== SOURCE DATA

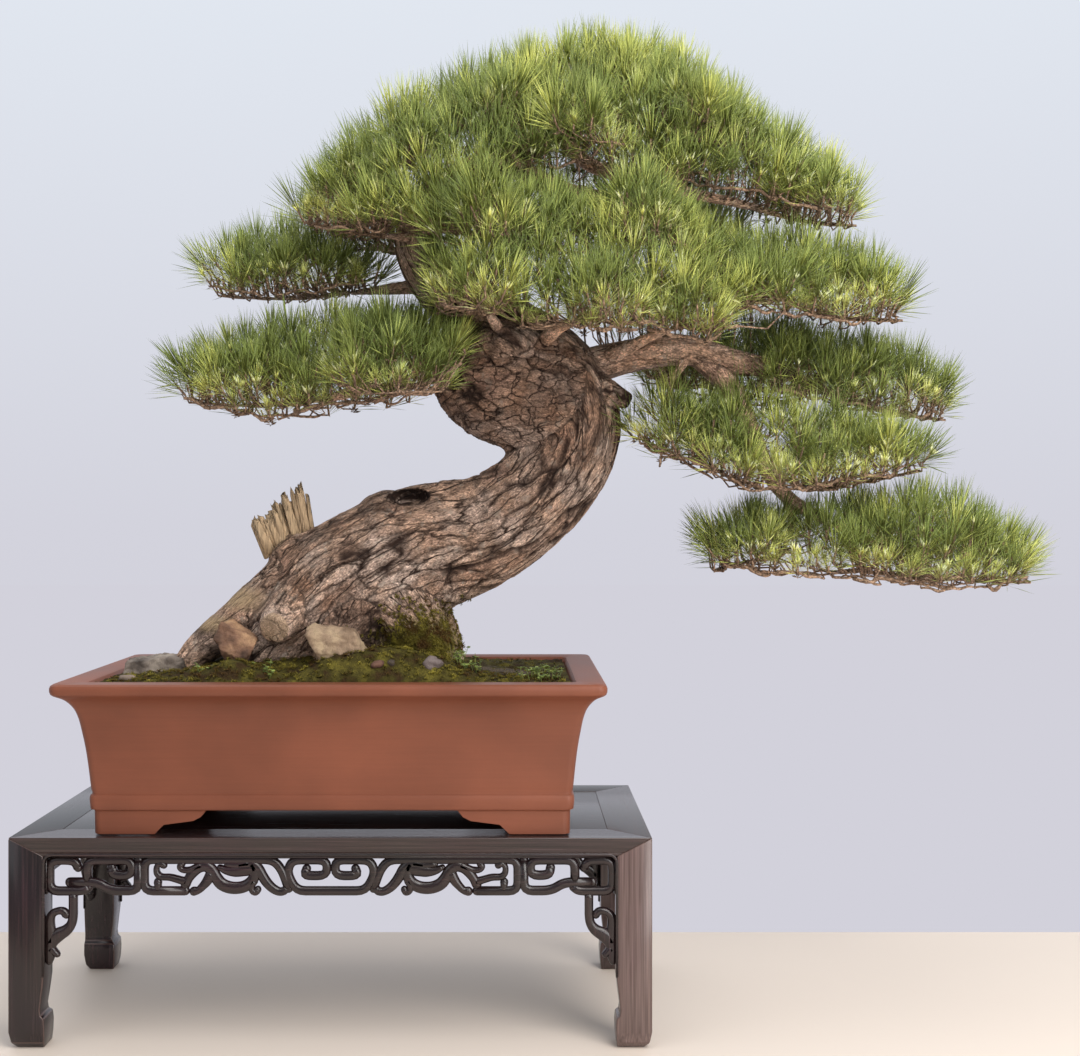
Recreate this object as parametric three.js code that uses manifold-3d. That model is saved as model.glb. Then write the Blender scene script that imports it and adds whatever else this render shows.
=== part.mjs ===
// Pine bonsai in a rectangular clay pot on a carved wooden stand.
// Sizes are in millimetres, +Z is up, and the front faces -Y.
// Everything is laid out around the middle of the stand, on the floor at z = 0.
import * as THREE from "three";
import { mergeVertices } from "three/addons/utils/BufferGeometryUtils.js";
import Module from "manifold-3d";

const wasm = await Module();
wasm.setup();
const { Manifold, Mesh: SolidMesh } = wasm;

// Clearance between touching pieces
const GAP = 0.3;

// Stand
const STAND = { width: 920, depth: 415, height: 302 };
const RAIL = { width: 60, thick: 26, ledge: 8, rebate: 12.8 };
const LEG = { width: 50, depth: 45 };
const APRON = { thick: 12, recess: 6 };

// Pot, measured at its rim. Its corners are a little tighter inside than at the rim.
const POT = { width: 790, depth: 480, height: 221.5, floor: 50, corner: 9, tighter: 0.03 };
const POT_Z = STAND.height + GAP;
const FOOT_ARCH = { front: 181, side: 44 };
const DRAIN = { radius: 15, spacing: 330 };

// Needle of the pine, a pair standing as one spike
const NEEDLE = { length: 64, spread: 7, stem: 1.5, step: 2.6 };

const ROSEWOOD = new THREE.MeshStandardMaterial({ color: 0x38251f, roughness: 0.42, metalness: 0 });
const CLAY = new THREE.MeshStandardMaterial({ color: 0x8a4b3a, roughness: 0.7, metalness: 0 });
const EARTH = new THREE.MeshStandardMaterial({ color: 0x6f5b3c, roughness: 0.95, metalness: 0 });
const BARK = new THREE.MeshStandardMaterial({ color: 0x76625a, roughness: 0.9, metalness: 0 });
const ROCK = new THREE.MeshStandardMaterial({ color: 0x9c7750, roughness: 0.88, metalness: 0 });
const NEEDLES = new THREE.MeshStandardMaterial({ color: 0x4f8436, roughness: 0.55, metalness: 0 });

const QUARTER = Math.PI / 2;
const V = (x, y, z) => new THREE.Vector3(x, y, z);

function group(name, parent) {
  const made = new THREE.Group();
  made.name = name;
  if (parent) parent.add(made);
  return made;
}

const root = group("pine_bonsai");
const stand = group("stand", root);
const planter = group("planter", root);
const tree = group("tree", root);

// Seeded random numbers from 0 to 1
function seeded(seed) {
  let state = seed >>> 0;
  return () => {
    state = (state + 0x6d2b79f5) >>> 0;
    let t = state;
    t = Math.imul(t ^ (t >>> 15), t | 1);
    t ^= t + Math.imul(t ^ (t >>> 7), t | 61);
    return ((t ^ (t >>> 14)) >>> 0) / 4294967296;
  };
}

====

● WHAT THE TASK REQUIRES: Everything from the first line through the line containing "12, recess: 6" should be quoted exactly, and nothing beyond it.

● EXERCISE RESPONSE:
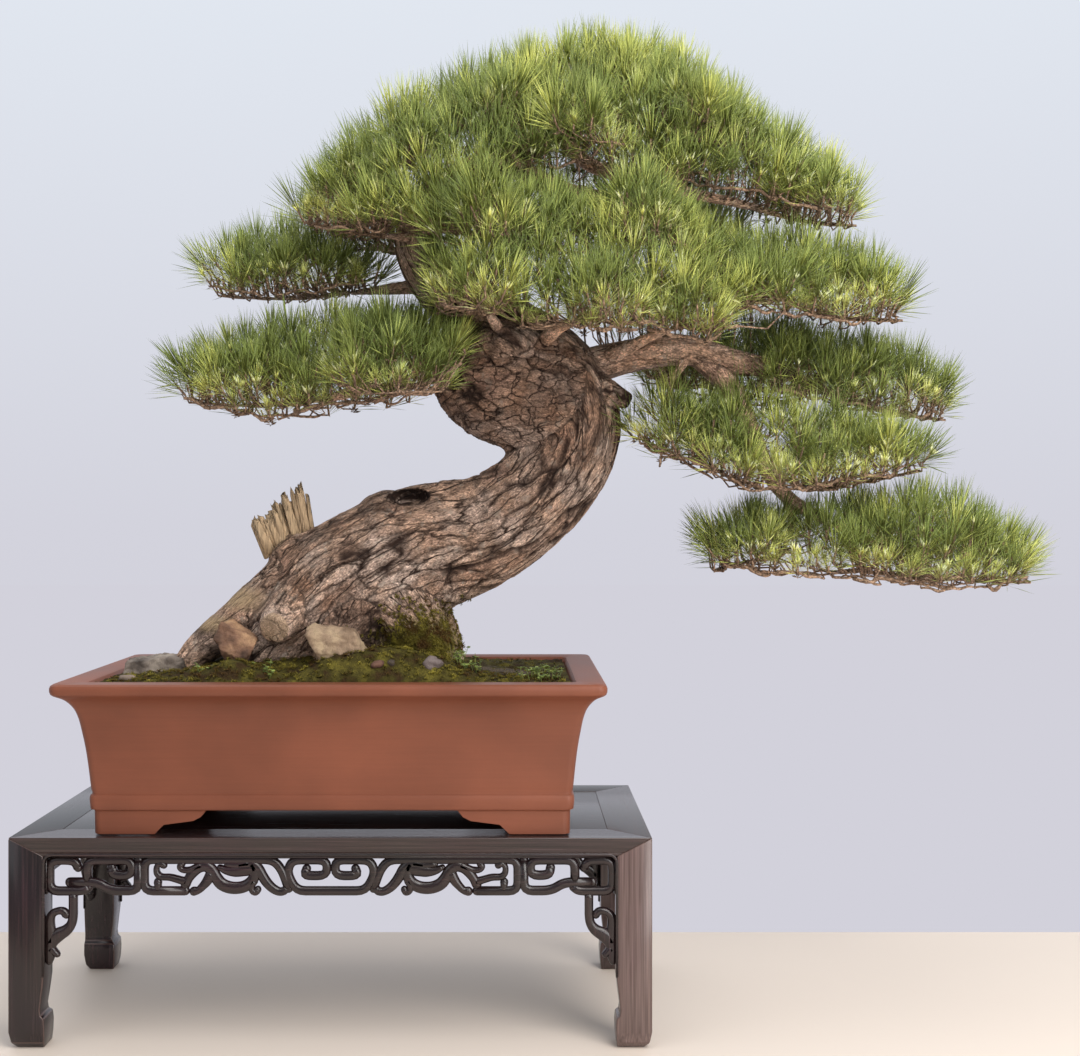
Recreate this object as parametric three.js code that uses manifold-3d. That model is saved as model.glb. Then write the Blender scene script that imports it and adds whatever else this render shows.
=== part.mjs ===
// Pine bonsai in a rectangular clay pot on a carved wooden stand.
// Sizes are in millimetres, +Z is up, and the front faces -Y.
// Everything is laid out around the middle of the stand, on the floor at z = 0.
import * as THREE from "three";
import { mergeVertices } from "three/addons/utils/BufferGeometryUtils.js";
import Module from "manifold-3d";

const wasm = await Module();
wasm.setup();
const { Manifold, Mesh: SolidMesh } = wasm;

// Clearance between touching pieces
const GAP = 0.3;

// Stand
const STAND = { width: 920, depth: 415, height: 302 };
const RAIL = { width: 60, thick: 26, ledge: 8, rebate: 12.8 };
const LEG = { width: 50, depth: 45 };
const APRON = { thick: 12, recess: 6 };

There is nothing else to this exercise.